- Origin: Portland, Oregon
- Genres: Punk rock, garage punk, indie rock
- Years active: 2006–present
- Labels: Rehab, Dirtnap, Trouble in Mind, Fat Wreck Chords
- Members: Billy Jeans; Jeans Wilder; Junior Jeans;
- Past members: Howie Doodat

= Mean Jeans =

American punk rock band

Mean Jeans are a Portland, Oregon-based punk rock band formed in 2006 by guitarist Billy Jeans and drummer Jeans Wilder.
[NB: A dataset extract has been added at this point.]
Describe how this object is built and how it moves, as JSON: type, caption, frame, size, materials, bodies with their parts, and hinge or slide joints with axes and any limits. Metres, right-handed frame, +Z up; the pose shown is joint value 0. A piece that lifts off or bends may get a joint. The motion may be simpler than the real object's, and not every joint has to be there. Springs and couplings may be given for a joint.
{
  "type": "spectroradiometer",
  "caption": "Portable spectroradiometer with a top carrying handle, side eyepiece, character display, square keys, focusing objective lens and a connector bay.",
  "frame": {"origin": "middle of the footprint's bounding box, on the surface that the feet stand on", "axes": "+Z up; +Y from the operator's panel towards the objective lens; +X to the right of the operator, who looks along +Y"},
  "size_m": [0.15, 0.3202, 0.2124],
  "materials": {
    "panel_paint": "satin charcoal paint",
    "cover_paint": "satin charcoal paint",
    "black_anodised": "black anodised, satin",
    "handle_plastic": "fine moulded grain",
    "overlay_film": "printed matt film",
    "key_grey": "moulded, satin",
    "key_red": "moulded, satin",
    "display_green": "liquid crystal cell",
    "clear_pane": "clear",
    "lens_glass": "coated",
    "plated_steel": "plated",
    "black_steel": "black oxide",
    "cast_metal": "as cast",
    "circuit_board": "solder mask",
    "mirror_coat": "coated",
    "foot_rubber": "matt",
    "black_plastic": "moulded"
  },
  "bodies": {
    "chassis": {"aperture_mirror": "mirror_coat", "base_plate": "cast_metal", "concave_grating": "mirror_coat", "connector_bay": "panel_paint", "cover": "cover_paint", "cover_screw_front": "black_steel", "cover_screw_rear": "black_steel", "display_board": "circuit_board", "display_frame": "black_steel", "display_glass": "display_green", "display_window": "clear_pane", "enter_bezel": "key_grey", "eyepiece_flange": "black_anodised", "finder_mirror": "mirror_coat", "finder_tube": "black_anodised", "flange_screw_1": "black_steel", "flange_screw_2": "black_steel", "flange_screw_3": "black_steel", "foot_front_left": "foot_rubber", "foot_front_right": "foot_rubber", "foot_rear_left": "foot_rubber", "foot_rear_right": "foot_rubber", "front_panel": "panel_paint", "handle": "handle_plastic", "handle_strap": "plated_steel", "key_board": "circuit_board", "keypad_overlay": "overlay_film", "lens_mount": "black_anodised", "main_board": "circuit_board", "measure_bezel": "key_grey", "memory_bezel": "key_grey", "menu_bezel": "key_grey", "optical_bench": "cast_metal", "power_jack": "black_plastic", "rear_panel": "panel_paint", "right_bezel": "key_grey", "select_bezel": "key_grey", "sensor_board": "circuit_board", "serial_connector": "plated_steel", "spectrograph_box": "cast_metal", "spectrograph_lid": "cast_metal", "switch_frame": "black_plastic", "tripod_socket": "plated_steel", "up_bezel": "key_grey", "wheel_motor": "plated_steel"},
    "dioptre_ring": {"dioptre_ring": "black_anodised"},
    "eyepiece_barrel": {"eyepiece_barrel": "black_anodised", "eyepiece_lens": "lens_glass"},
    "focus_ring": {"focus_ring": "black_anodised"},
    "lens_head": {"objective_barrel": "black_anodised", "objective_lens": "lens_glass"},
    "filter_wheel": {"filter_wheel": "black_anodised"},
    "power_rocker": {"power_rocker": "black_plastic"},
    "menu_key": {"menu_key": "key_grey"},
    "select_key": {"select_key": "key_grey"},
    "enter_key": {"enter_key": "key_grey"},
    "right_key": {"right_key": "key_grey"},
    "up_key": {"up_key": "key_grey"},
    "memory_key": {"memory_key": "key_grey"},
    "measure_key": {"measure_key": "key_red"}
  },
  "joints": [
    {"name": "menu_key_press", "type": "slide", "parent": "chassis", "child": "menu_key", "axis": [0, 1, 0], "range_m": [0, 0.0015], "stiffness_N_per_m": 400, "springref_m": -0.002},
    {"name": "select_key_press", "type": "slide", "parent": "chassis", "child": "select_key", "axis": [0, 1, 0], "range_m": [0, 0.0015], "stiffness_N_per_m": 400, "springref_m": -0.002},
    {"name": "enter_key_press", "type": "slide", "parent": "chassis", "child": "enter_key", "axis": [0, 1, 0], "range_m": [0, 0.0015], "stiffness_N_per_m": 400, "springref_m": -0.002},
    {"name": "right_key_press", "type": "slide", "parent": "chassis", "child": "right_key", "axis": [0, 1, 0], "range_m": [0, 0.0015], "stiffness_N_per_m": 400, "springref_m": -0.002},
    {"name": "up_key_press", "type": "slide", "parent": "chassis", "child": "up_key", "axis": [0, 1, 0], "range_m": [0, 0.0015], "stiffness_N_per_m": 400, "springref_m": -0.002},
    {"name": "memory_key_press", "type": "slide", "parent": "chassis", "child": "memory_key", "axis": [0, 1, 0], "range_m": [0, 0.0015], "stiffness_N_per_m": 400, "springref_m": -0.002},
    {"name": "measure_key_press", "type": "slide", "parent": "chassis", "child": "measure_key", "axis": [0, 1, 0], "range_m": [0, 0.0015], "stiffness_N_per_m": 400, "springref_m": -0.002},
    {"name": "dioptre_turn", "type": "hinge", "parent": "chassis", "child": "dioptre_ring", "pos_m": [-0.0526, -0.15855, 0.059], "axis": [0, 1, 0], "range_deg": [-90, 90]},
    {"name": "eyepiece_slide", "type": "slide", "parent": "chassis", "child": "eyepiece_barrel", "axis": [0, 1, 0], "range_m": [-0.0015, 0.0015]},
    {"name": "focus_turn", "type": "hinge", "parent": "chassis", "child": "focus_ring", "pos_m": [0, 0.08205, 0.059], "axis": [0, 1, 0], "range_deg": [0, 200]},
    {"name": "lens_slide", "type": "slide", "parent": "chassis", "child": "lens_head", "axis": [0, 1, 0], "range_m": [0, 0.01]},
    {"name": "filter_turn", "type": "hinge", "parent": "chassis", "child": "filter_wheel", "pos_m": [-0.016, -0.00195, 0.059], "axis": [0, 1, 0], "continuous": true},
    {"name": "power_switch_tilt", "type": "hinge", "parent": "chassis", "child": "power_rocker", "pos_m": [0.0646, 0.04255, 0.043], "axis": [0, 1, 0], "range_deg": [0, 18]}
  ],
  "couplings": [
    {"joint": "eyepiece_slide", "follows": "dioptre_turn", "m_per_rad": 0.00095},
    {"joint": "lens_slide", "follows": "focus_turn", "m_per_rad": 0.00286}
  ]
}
They are known for their loud, humorous, fun-loving songs, and for their music's intentional resemblance to that of the Ramones.

==Discography==
===Studio albums===
- Are You Serious? (Dirtnap, 2009)
- On Mars (Dirtnap, 2012)
- Tight New Dimension (Fat Wreck Chords, 2016)
- Jingles Collection (Fat Wreck Chords, 2018)
- Gigantic Sike (Fat Wreck Chords, 2019)
- Blasted (Fat Wreck Chords, 2024)

===Singles===
- Stoned 2 the Bone (Rehab single, 2008)
- Tears in My Beers/Cool 2 Drive (Trouble in Mind single, 2010)

===EPs===
- License to Chill (Dirtnap EP, 2009)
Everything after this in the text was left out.